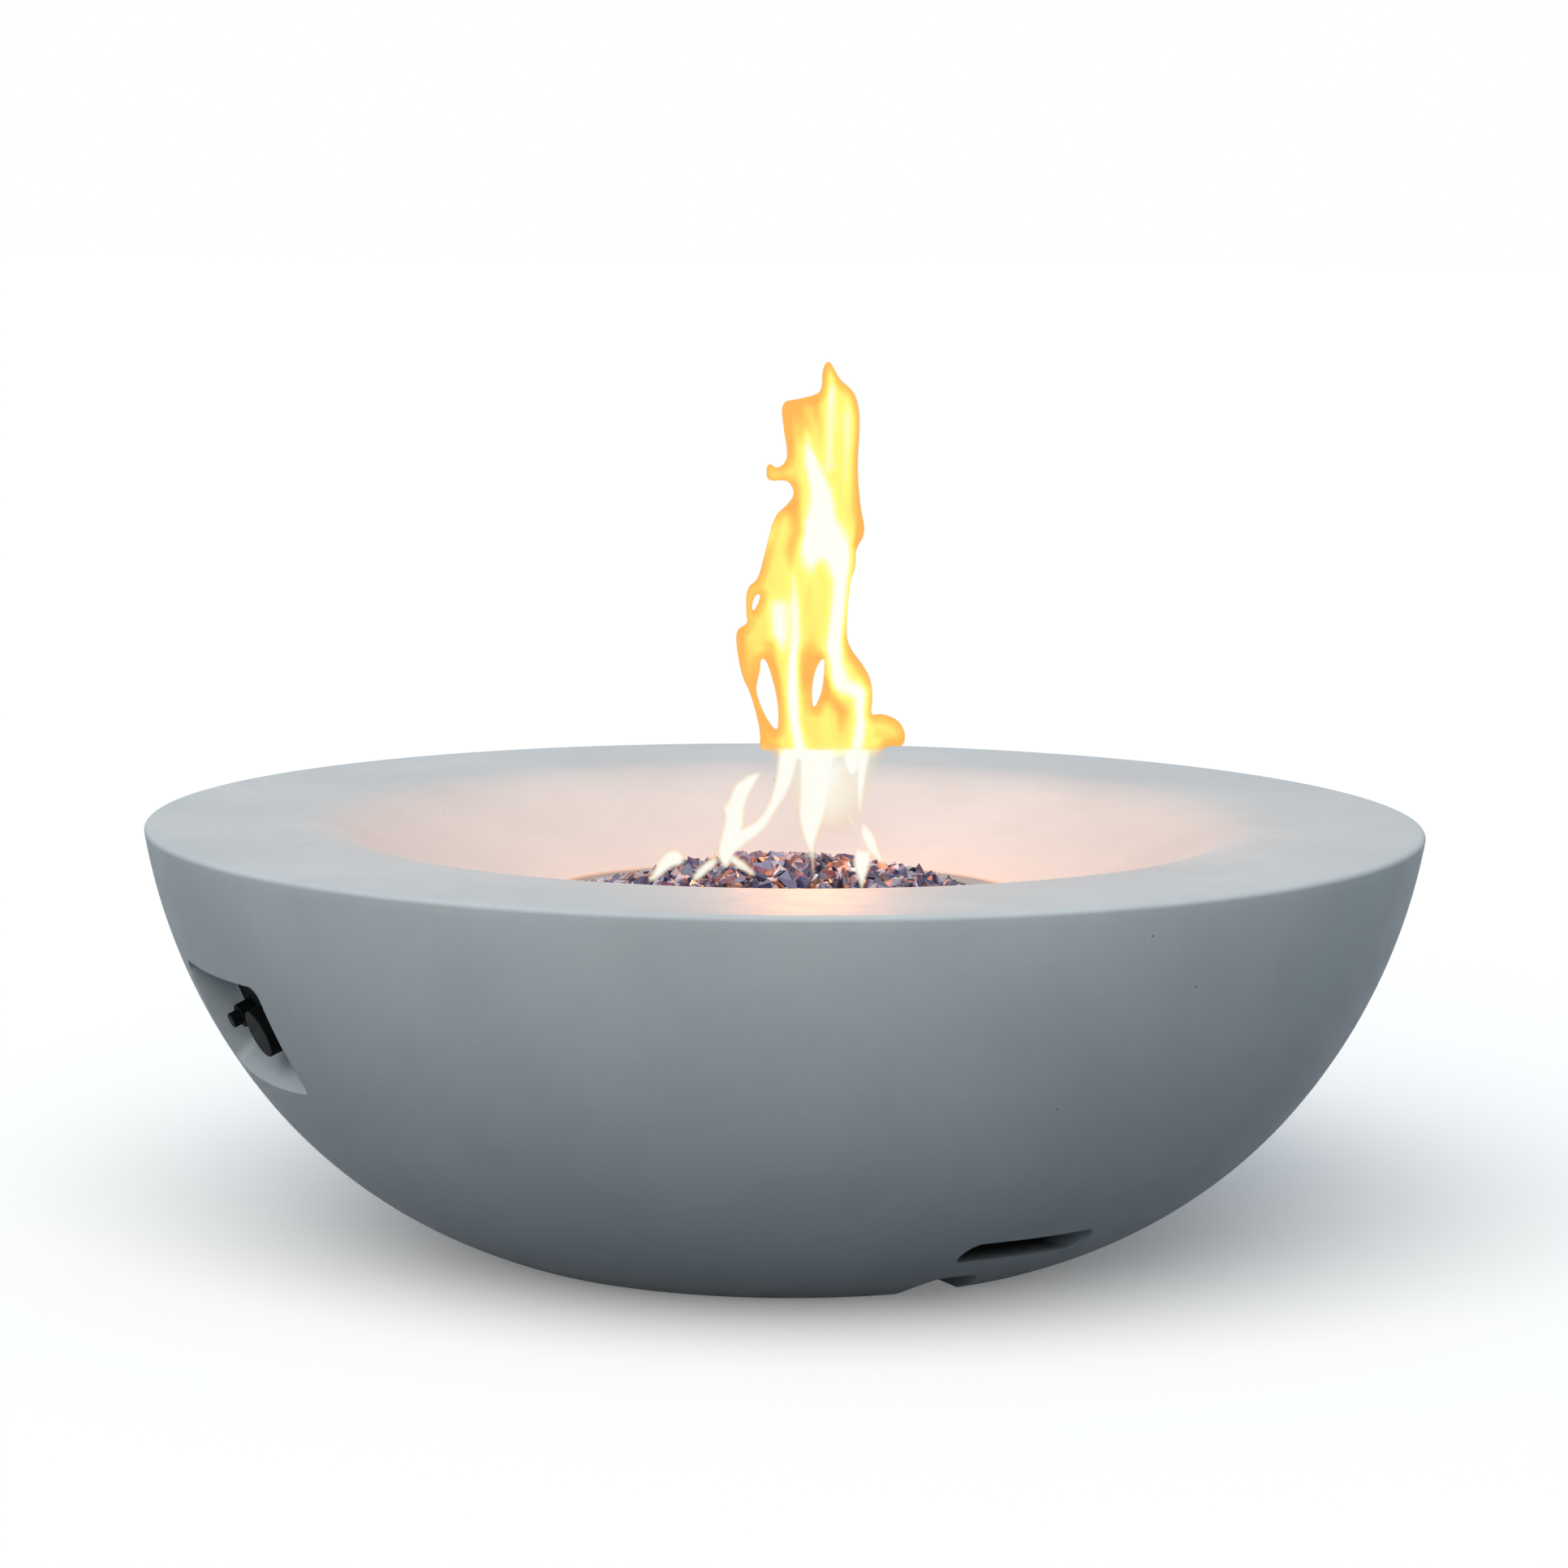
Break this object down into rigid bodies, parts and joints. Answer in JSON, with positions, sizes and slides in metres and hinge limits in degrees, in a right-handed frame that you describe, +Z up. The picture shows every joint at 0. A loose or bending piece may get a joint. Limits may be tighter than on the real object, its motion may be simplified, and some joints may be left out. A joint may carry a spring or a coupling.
{
  "type": "gas fire bowl",
  "caption": "Low round concrete fire bowl with a drop-in gas burner under fire glass, and a recess in its side with a knob and a push-button igniter.",
  "frame": {"origin": "on the ground, in the middle of the bowl", "axes": "+Z up through the middle of the bowl, -Y towards the side seen first, +X to its right"},
  "size_m": [1.0686, 1.0686, 0.353],
  "materials": {
    "concrete": "cast concrete, smooth and slightly mottled, light grey",
    "black_steel": "black powder coat on the control plate",
    "stainless": "stainless sheet and tube, heat-tinted near the flame",
    "zinc_steel": "zinc-plated screws and nuts",
    "black_plastic": "black plastic, satin",
    "brass": "machined brass",
    "valve_cast": "die-cast valve body, bead blasted",
    "black_iron": "black malleable iron fittings",
    "rubber": "black rubber foot pads",
    "hose_skin": "yellow coating on the corrugated gas hose",
    "ceramic": "white glazed insulator",
    "lead_skin": "high-temperature silicone sleeve",
    "copper": "soft copper capillary",
    "glass": "reflective cobalt-blue fire glass",
    "cell": "plain steel-jacketed dry cell"
  },
  "bodies": {
    "bowl": {"bowl_shell": "concrete", "bowl_dish": "concrete", "rubber_feet": "rubber", "burner_pan": "stainless", "burner_ring": "stainless", "burner_nipple": "black_iron", "burner_locknut": "zinc_steel", "burner_elbow": "black_iron", "air_mixer": "black_iron", "orifice_fitting": "brass", "burner_hose": "hose_skin", "hose_nuts": "brass", "control_plate": "black_steel", "plate_screws": "zinc_steel", "plate_inserts": "brass", "valve_body": "valve_cast", "valve_screws": "zinc_steel", "inlet_fitting": "brass", "outlet_fitting": "brass", "thermocouple_nut": "brass", "igniter_body": "black_plastic", "igniter_bezel": "black_plastic", "igniter_battery": "cell", "sensor_bracket": "stainless", "bracket_screws": "zinc_steel", "bracket_nuts": "zinc_steel", "electrode_insulator": "ceramic", "electrode_rod": "stainless", "spark_lead": "lead_skin", "thermocouple": "stainless", "thermocouple_lead": "copper", "fire_glass": "glass"},
    "knob_set": {"knob": "black_plastic", "valve_stem": "brass"},
    "push_rod": {"safety_rod": "brass"},
    "button": {"igniter_button": "black_plastic"}
  },
  "joints": [
    {"name": "button_press", "type": "slide", "parent": "bowl", "child": "button", "axis": [0.8176, 0.4076, 0.4067], "range_m": [0, 0.003], "stiffness_N_per_m": 1200, "springref_m": -0.001},
    {"name": "knob_push", "type": "slide", "parent": "bowl", "child": "push_rod", "axis": [0.8176, 0.4076, 0.4067], "range_m": [0, 0.004], "stiffness_N_per_m": 1500, "springref_m": -0.002},
    {"name": "knob_turn", "type": "hinge", "parent": "push_rod", "child": "knob_set", "pos_m": [-0.40483, -0.22084, 0.21374], "axis": [-0.8176, -0.4076, -0.4067], "range_deg": [-90, 90]}
  ]
}
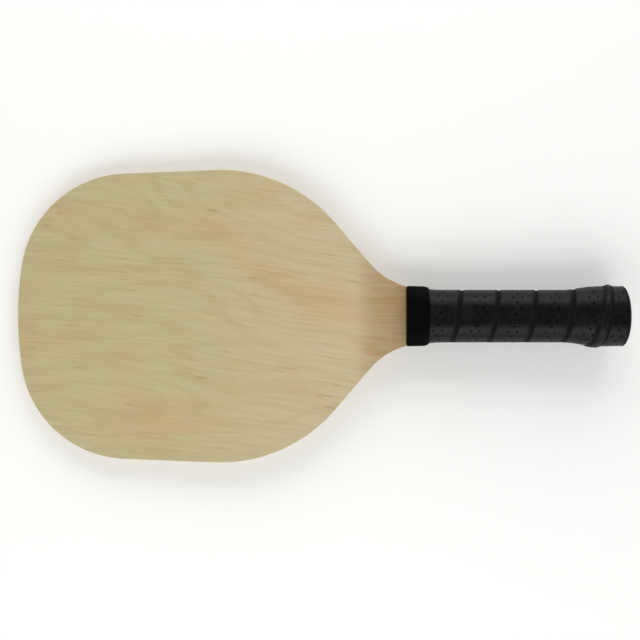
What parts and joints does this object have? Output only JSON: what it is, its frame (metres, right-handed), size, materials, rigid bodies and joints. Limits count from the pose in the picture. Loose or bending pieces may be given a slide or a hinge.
____________________
Reproduce all of the data exactly as given.

EXERCISE OUTPUT:
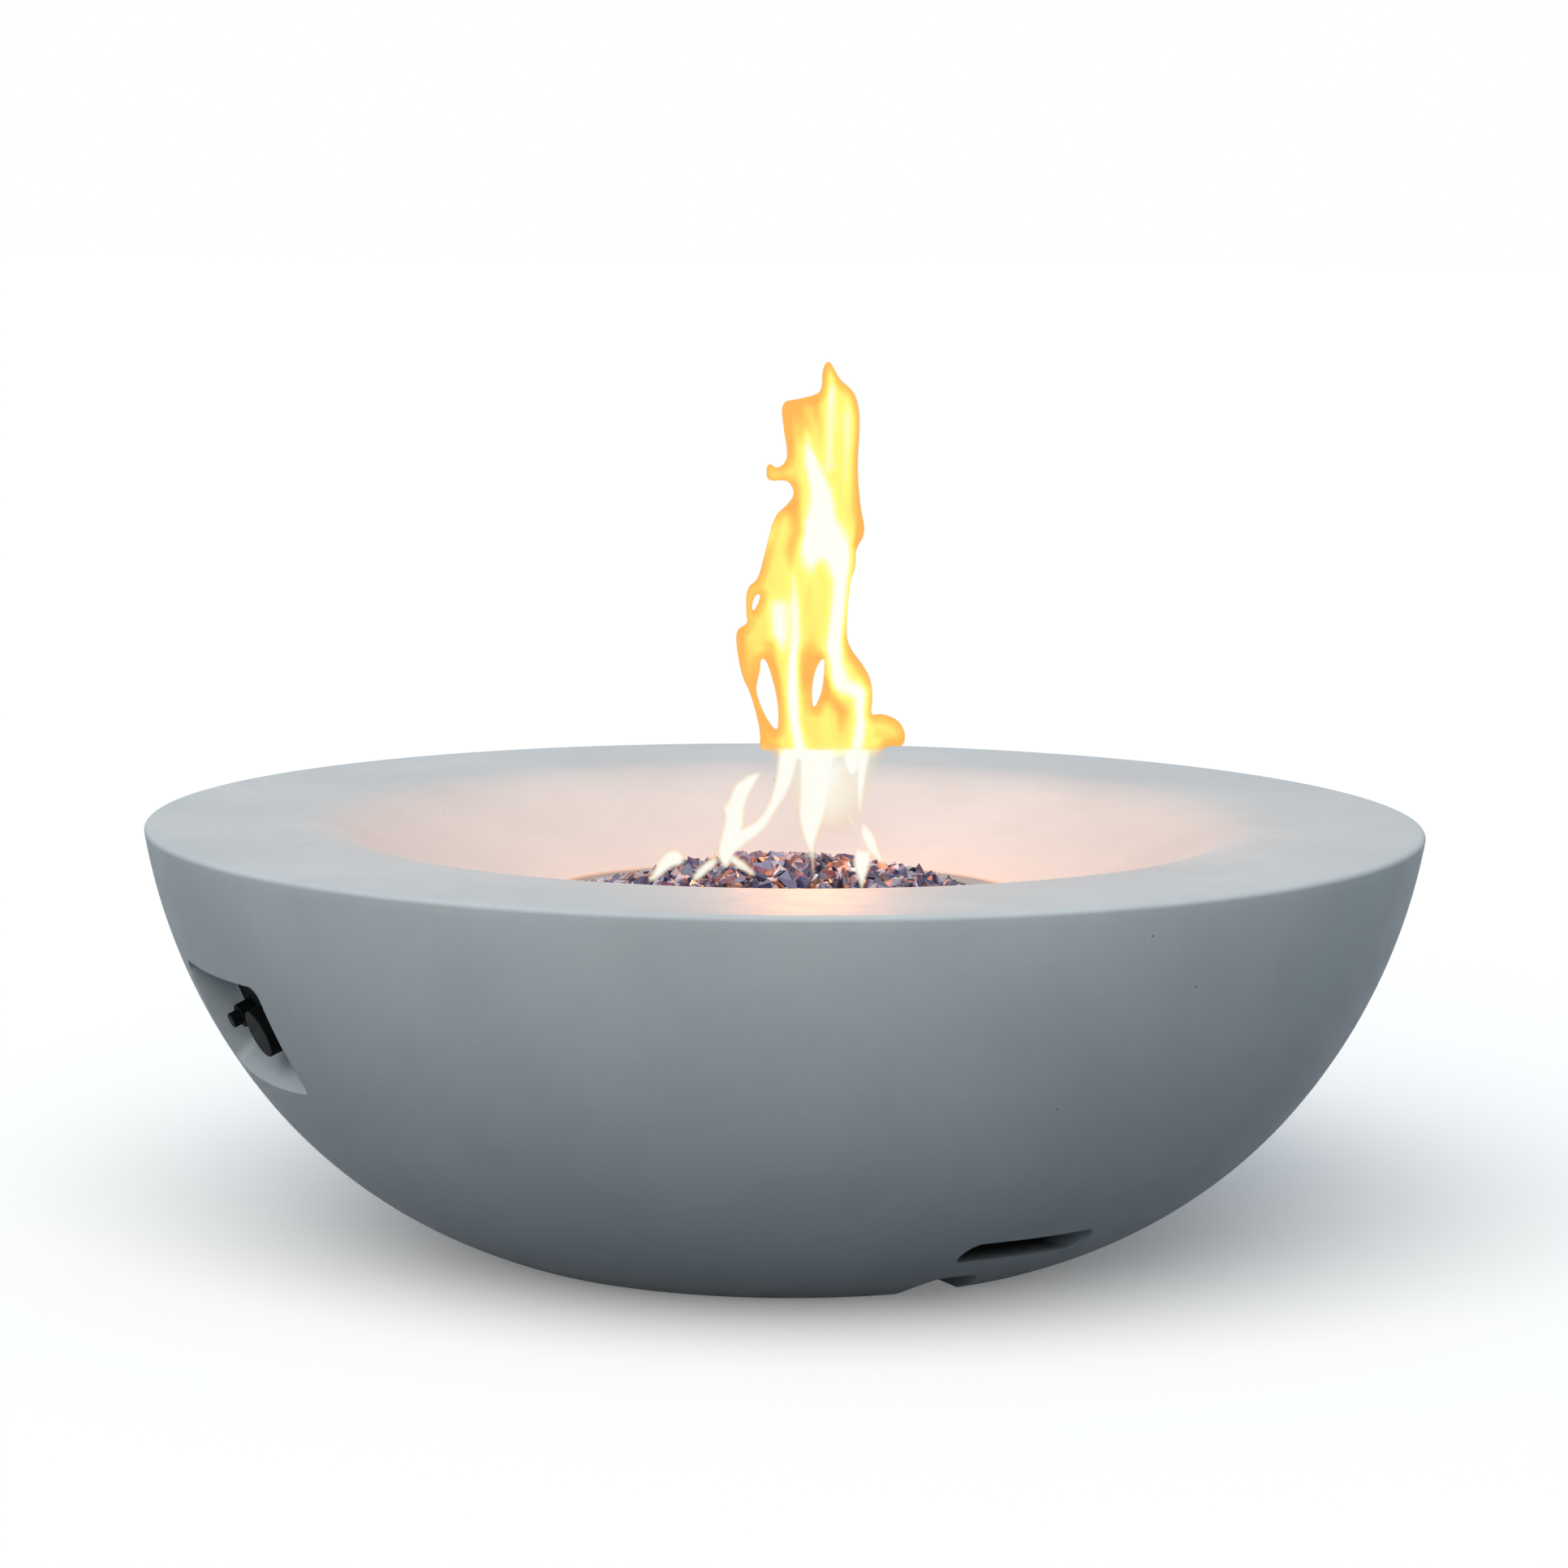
Break this object down into rigid bodies, parts and joints. Answer in JSON, with positions, sizes and slides in metres and hinge limits in degrees, in a right-handed frame that you describe, +Z up. The picture shows every joint at 0. A loose or bending piece may get a joint. Limits may be tighter than on the real object, its motion may be simplified, and some joints may be left out. A joint may carry a spring or a coupling.
{
  "type": "gas fire bowl",
  "caption": "Low round concrete fire bowl with a drop-in gas burner under fire glass, and a recess in its side with a knob and a push-button igniter.",
  "frame": {"origin": "on the ground, in the middle of the bowl", "axes": "+Z up through the middle of the bowl, -Y towards the side seen first, +X to its right"},
  "size_m": [1.0686, 1.0686, 0.353],
  "materials": {
    "concrete": "cast concrete, smooth and slightly mottled, light grey",
    "black_steel": "black powder coat on the control plate",
    "stainless": "stainless sheet and tube, heat-tinted near the flame",
    "zinc_steel": "zinc-plated screws and nuts",
    "black_plastic": "black plastic, satin",
    "brass": "machined brass",
    "valve_cast": "die-cast valve body, bead blasted",
    "black_iron": "black malleable iron fittings",
    "rubber": "black rubber foot pads",
    "hose_skin": "yellow coating on the corrugated gas hose",
    "ceramic": "white glazed insulator",
    "lead_skin": "high-temperature silicone sleeve",
    "copper": "soft copper capillary",
    "glass": "reflective cobalt-blue fire glass",
    "cell": "plain steel-jacketed dry cell"
  },
  "bodies": {
    "bowl": {"bowl_shell": "concrete", "bowl_dish": "concrete", "rubber_feet": "rubber", "burner_pan": "stainless", "burner_ring": "stainless", "burner_nipple": "black_iron", "burner_locknut": "zinc_steel", "burner_elbow": "black_iron", "air_mixer": "black_iron", "orifice_fitting": "brass", "burner_hose": "hose_skin", "hose_nuts": "brass", "control_plate": "black_steel", "plate_screws": "zinc_steel", "plate_inserts": "brass", "valve_body": "valve_cast", "valve_screws": "zinc_steel", "inlet_fitting": "brass", "outlet_fitting": "brass", "thermocouple_nut": "brass", "igniter_body": "black_plastic", "igniter_bezel": "black_plastic", "igniter_battery": "cell", "sensor_bracket": "stainless", "bracket_screws": "zinc_steel", "bracket_nuts": "zinc_steel", "electrode_insulator": "ceramic", "electrode_rod": "stainless", "spark_lead": "lead_skin", "thermocouple": "stainless", "thermocouple_lead": "copper", "fire_glass": "glass"},
    "knob_set": {"knob": "black_plastic", "valve_stem": "brass"},
    "push_rod": {"safety_rod": "brass"},
    "button": {"igniter_button": "black_plastic"}
  },
  "joints": [
    {"name": "button_press", "type": "slide", "parent": "bowl", "child": "button", "axis": [0.8176, 0.4076, 0.4067], "range_m": [0, 0.003], "stiffness_N_per_m": 1200, "springref_m": -0.001},
    {"name": "knob_push", "type": "slide", "parent": "bowl", "child": "push_rod", "axis": [0.8176, 0.4076, 0.4067], "range_m": [0, 0.004], "stiffness_N_per_m": 1500, "springref_m": -0.002},
    {"name": "knob_turn", "type": "hinge", "parent": "push_rod", "child": "knob_set", "pos_m": [-0.40483, -0.22084, 0.21374], "axis": [-0.8176, -0.4076, -0.4067], "range_deg": [-90, 90]}
  ]
}
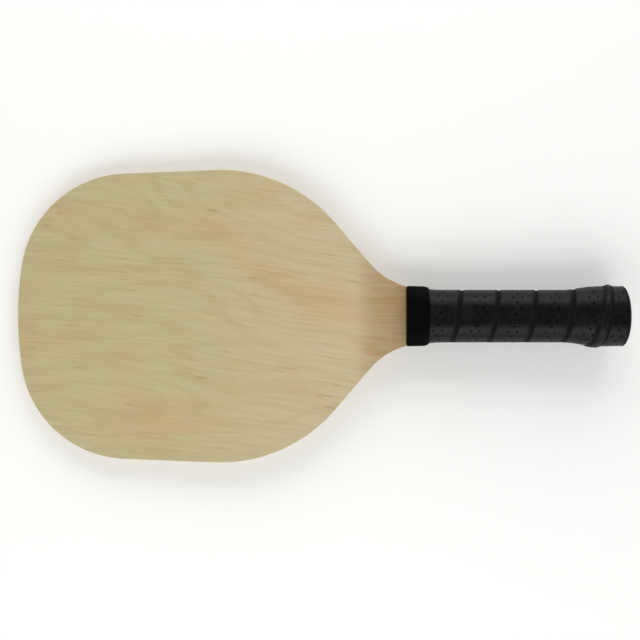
What parts and joints does this object have? Output only JSON: what it is, its frame (metres, right-handed), size, materials, rigid bodies and joints. Limits count from the pose in the picture. Loose or bending pieces may be given a slide or a hinge.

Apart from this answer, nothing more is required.